### Directions for this task
Your task is to copy every line of this material exactly.

***

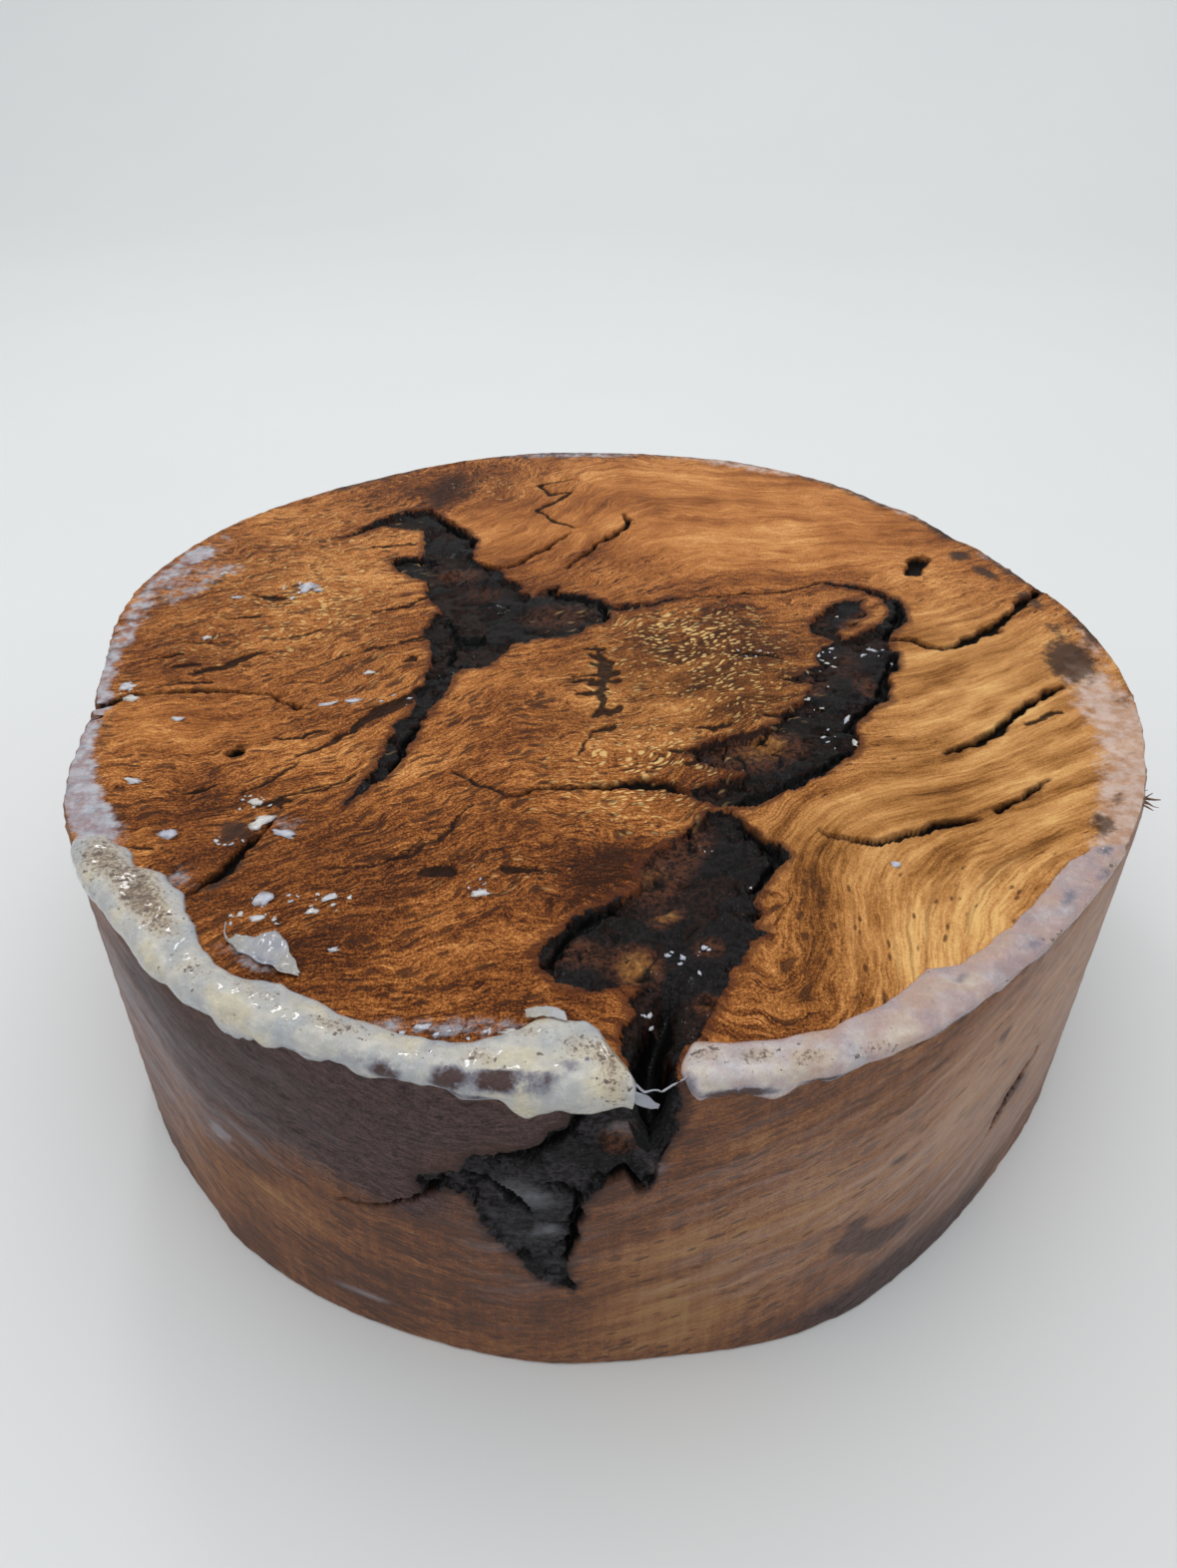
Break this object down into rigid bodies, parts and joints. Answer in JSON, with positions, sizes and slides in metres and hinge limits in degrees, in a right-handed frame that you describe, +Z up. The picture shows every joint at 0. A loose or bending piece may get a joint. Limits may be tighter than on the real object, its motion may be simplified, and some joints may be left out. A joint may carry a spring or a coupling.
{
  "type": "burl bowl blank",
  "caption": "Round slab sawn from a burl for turning a bowl, with black gum pockets, cracks and a run of sealing wax on its front rim.",
  "frame": {"origin": "middle of the whole blank, wax included, at its sawn bottom", "axes": "+Z up out of the sawn top, +Y to the back, -Y out of the split and gum-filled front side, +X to the right"},
  "size_m": [0.2924, 0.3116, 0.1019],
  "materials": {
    "burl_wood": "sawn and waxed, satin, orange-brown burl with black gum",
    "sealing_wax": "cloudy white wax, slightly glossy, dirt-speckled"
  },
  "bodies": {
    "root": {"burl_blank": "burl_wood", "rim_wax_left": "sealing_wax", "rim_wax_right": "sealing_wax"}
  },
  "joints": []
}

***

### The result
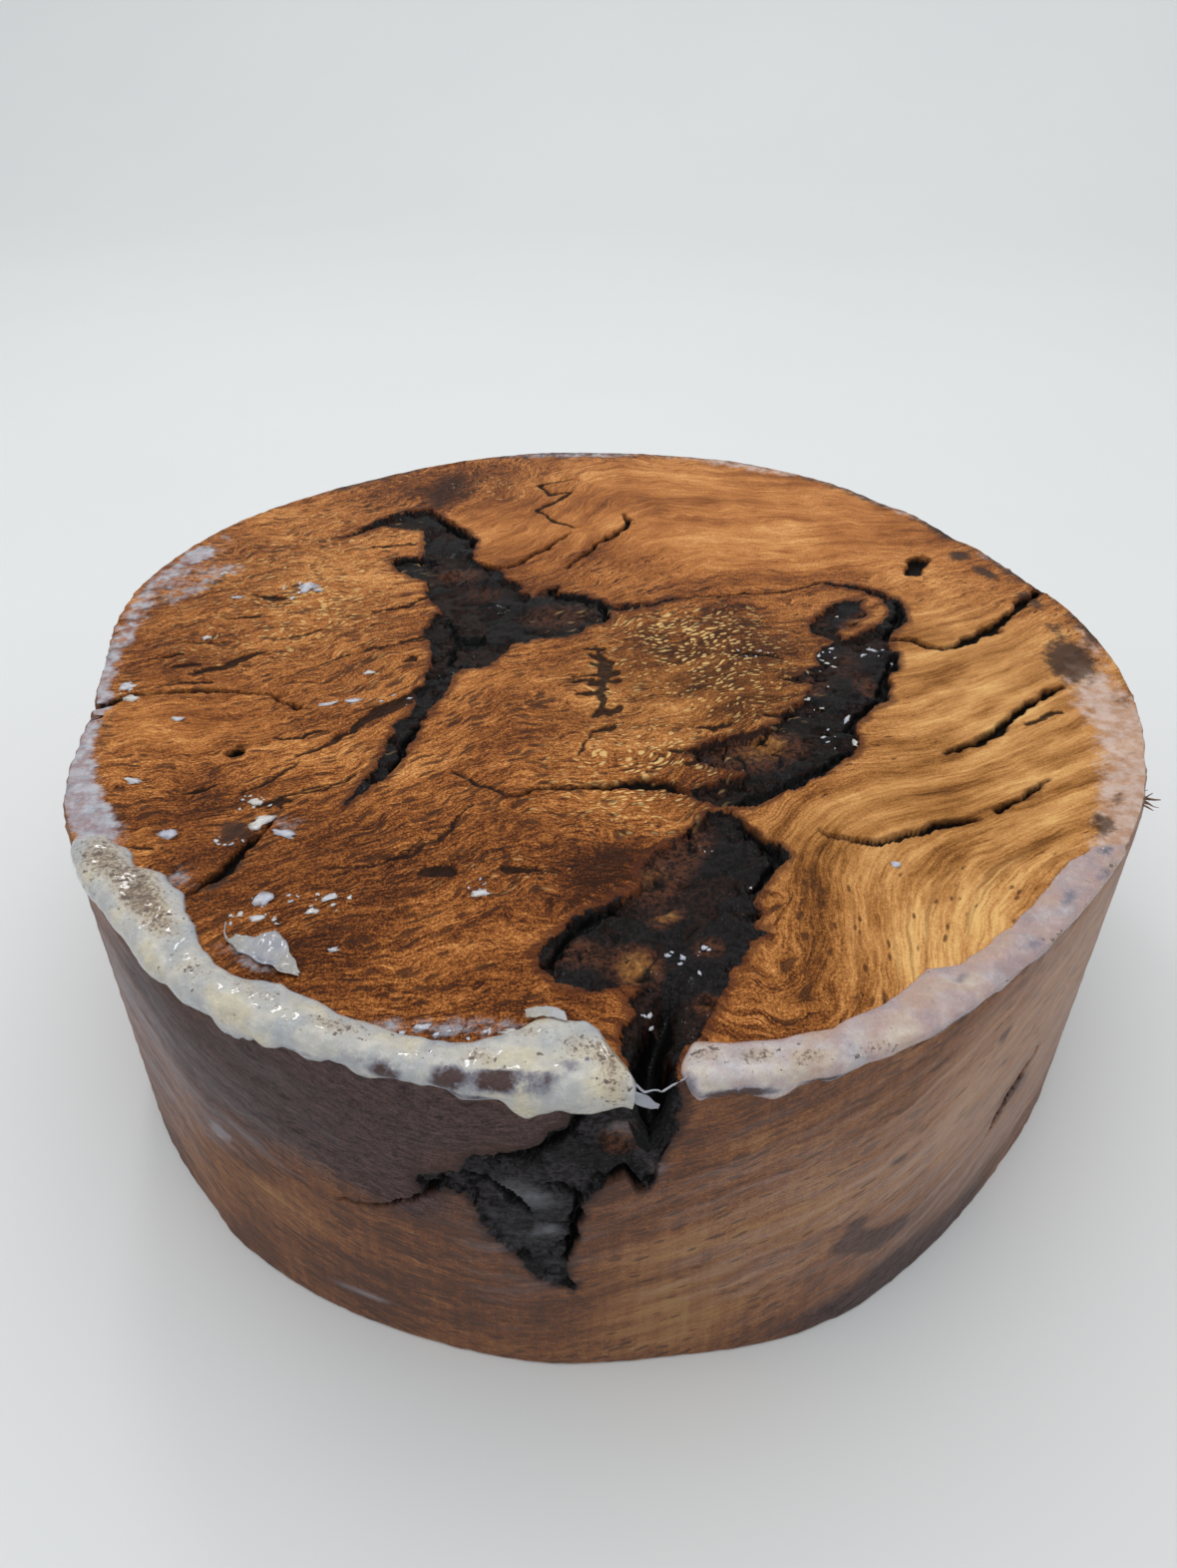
Break this object down into rigid bodies, parts and joints. Answer in JSON, with positions, sizes and slides in metres and hinge limits in degrees, in a right-handed frame that you describe, +Z up. The picture shows every joint at 0. A loose or bending piece may get a joint. Limits may be tighter than on the real object, its motion may be simplified, and some joints may be left out. A joint may carry a spring or a coupling.
{
  "type": "burl bowl blank",
  "caption": "Round slab sawn from a burl for turning a bowl, with black gum pockets, cracks and a run of sealing wax on its front rim.",
  "frame": {"origin": "middle of the whole blank, wax included, at its sawn bottom", "axes": "+Z up out of the sawn top, +Y to the back, -Y out of the split and gum-filled front side, +X to the right"},
  "size_m": [0.2924, 0.3116, 0.1019],
  "materials": {
    "burl_wood": "sawn and waxed, satin, orange-brown burl with black gum",
    "sealing_wax": "cloudy white wax, slightly glossy, dirt-speckled"
  },
  "bodies": {
    "root": {"burl_blank": "burl_wood", "rim_wax_left": "sealing_wax", "rim_wax_right": "sealing_wax"}
  },
  "joints": []
}